James then uses the phrase, “The prayer of faith.” Now in today’s Christianity, heavily influenced by Luther’s “salvation by faith alone” we often conflate faith with belief. But the book of James has emphasized that faith does not exist outside of our actions, outside of our behavior. In this sense, faith is less about belief, and more about trust. To have faith in something is to believe that something is true, whether or not that belief is ever tested. But to trust is to act on your belief, to put yourself in the position of being dependent. 

So when James talks about the prayer of faith, he is not telling us that if we just ask the right way, or really and truly believe it in our hearts, then our answer is guaranteed. James is talking about trust in God. The prayer of faith is an act of trust that God will fulfill God’s promises and God’s will revealed in scripture.  The prayer of faith declares, as Jesus did, “not what I want, but what you want.” James tells us not to trust in our own hopes and dreams, but to put our trust that God’s will for us is right, though we may not understand it. As Philip Yancey puts it, “ I have learned that faith is trusting in advance what will only make sense in reverse.” To pray in faith is to acknowledge an utter dependence on God’s will, even though to do so might lead to results we don’t understand, because we know that what God wants is best.

Now I don’t know what my grandmother was thinking when she offered up her prayer in that hospital. When she said, “Lord, let him live, to help me raise the children.” I cannot say is she spoke with the confidence of one who is assured of success, or with the nagging doubts that can plague us, or even without hope at all. But what I do know is that when her family experienced tragedy, she clung to God as tightly as she could. 

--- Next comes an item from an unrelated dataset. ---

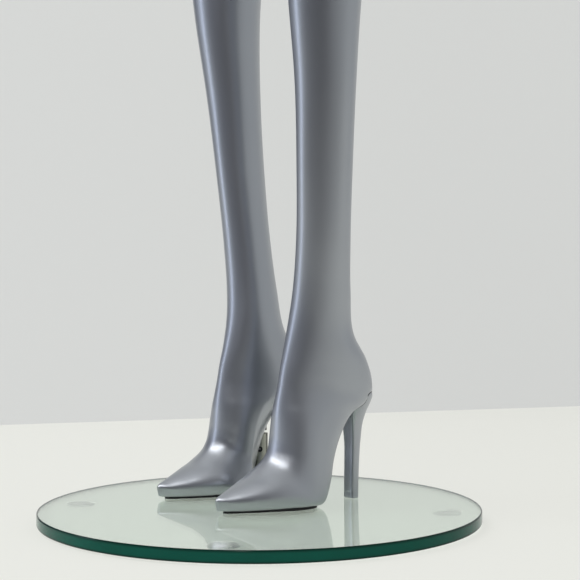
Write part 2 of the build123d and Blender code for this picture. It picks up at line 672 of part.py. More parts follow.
with BuildPart() as torso_shell:
    add(level_skin(TORSO))
    with Locations(spot(BUST_X, BUST_Y, BUST_Z), spot(-BUST_X, BUST_Y, BUST_Z)):
        add(bust)
    add(shoulders.part)
    split(bisect_by=Plane(origin=spot(0, 0, NECK_CUT)), keep=Keep.BOTTOM)
    split(bisect_by=Plane(origin=spot(0, 0, WAIST_CUT + SEAM)), keep=Keep.TOP)
    add(shoulder_seats.part, mode=Mode.SUBTRACT)
    with Locations(WAIST_FACE):
        add(slot_seat(WAIST), mode=Mode.SUBTRACT)
    with Locations(NECK_FACE):
        add(stud_seat(NECK), mode=Mode.SUBTRACT)
save(torso_shell, "torso_shell")

with BuildPart(WAIST_FACE) as torso_waist_plate:
    add(slot_plate(WAIST))
save(torso_waist_plate, "torso_waist_plate")

with BuildPart(NECK_FACE) as torso_neck_plate:
    add(stud_plate(NECK))
save(torso_neck_plate, "torso_neck_plate")

with BuildPart(SHOULDER_FACE) as left_shoulder_plate:
    add(stud_plate(SHOULDER_JOINT))
save(left_shoulder_plate, "left_shoulder_plate")

with BuildPart() as right_shoulder_plate:
    mirror(left_shoulder_plate.part, about=MIRROR)
save(right_shoulder_plate, "right_shoulder_plate")

with BuildPart() as torso_screws:
    with Locations(SHOULDER_FACE):
        add(screws(SHOULDER_JOINT))
    mirror(about=MIRROR)
    with Locations(WAIST_FACE):
        add(far_screws(WAIST))
    with Locations(NECK_FACE):
        add(screws(NECK))
save(torso_screws, "torso_screws")

# ---------------------------------------------------------------- head
with BuildPart() as head_shell:
    add(level_skin(HEAD))
    split(bisect_by=Plane(origin=spot(0, 0, NECK_CUT + SEAM)), keep=Keep.TOP)
    with Locations(NECK_FACE):
        add(slot_seat(NECK), mode=Mode.SUBTRACT)
save(head_shell, "head_shell")

with BuildPart(NECK_FACE) as head_neck_plate:
    add(slot_plate(NECK))
save(head_neck_plate, "head_neck_plate")

with BuildPart(NECK_FACE) as head_screws:
    add(far_screws(NECK))
save(head_screws, "head_screws")

# ---------------------------------------------------------------- arms and hands
for side, spread in SPREAD.items():
    wrist = wrist_face(spread)
    with BuildPart() as arm_shell:
        add(arm_skin([*UPPER_ARM, *from_wrist(FOREARM)], spread))
        with Locations(SHOULDER_FACE):
            add(slot_seat(SHOULDER_JOINT), mode=Mode.SUBTRACT)
        with Locations(wrist):
            add(stud_seat(WRIST), mode=Mode.SUBTRACT)
    with BuildPart(SHOULDER_FACE) as arm_shoulder_plate:
        add(slot_plate(SHOULDER_JOINT))
    with BuildPart(wrist) as arm_wrist_plate:
        add(stud_plate(WRIST))
    with BuildPart() as arm_screws:
        with Locations(SHOULDER_FACE):
            add(far_screws(SHOULDER_JOINT))
        with Locations(wrist):
            add(screws(WRIST))
    with BuildPart() as hand_shell:
        add(arm_skin(from_wrist(HAND), spread))
        for finger in FINGERS:
            add(finger_skin(*finger, spread))
        with Locations(wrist):
            add(slot_seat(WRIST), mode=Mode.SUBTRACT)
    with BuildPart(wrist) as hand_plate:
        add(slot_plate(WRIST))
    with BuildPart(wrist) as hand_screws:
        add(far_screws(WRIST))
    pieces = {"arm_shell": arm_shell, "arm_shoulder_plate": arm_shoulder_plate,
              "arm_wrist_plate": arm_wrist_plate, "arm_screws": arm_screws,
              "hand_shell": hand_shell, "hand_plate": hand_plate, "hand_screws": hand_screws}
    for name, piece in pieces.items():
        if side == "right":
            with BuildPart() as piece_on_right:
                mirror(piece.part, about=MIRROR)
            piece = piece_on_right
        save(piece, f"{side}_{name}")
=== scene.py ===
"""Looks of the full body mannequin: smooth painted shells, glass base, steel spigot, studio and camera."""

from math import cos, dist, hypot, pi, radians, sin

import bmesh
import bpy
from mathutils import Matrix, Vector
from mathutils.bvhtree import BVHTree


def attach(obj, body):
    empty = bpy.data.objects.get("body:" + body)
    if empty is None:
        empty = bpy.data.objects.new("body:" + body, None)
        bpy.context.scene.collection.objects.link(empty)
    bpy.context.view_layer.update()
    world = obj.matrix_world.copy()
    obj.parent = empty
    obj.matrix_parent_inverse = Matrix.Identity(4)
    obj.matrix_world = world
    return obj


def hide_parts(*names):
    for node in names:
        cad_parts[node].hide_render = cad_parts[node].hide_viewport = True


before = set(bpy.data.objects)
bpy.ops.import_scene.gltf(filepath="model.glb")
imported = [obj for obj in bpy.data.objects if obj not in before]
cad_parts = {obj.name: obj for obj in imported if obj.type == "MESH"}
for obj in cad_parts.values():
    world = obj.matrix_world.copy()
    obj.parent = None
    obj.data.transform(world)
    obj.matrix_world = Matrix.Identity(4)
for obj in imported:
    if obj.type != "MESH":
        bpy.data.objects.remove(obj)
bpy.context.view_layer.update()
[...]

Eventually they found a doctor who was willing to operate.  The family held their breaths. Finally, after hours of waiting, they were given the news. He had lost more than 20 feet of intestines and both of his arms, but somehow he had survived

Papaw lived twelve more years. He learned to use prosthetic arms. My mom says he got so good with those hooks that he could pick up a piece of cigarette ash. Recently I stumbled across a bunch of old pictures, and saw a couple of him holding two smallmouth bass he’d caught. He loved to go fishing, Mom tells me. While Mamaw taught, making money for the family, he stayed home and took care of the children. I guess he was a stay at home dad way before it was cool.

When my mother was eighteen, Papaw died. He died of depression by way of his own hand. Suicide is no easy thing for a family to go through. The loss is painful, and it is made more so because your anger is pointed in the same direction. They come together in a tornado of emotion that seeks to consume you. But in the midst of that suffering and pain, the family remembered Mamaw’s prayer. God kept him alive until all the children were raised. And they clung all the more tightly to God.

The scriptures don’t tell us that God will give us everything we want, or give us a clear set of steps to guarantee getting our way in the world.  What they do tell us, is that God loves us, and promises to be with us through everything that we do. And that the God we have, is a God worth putting our trust in.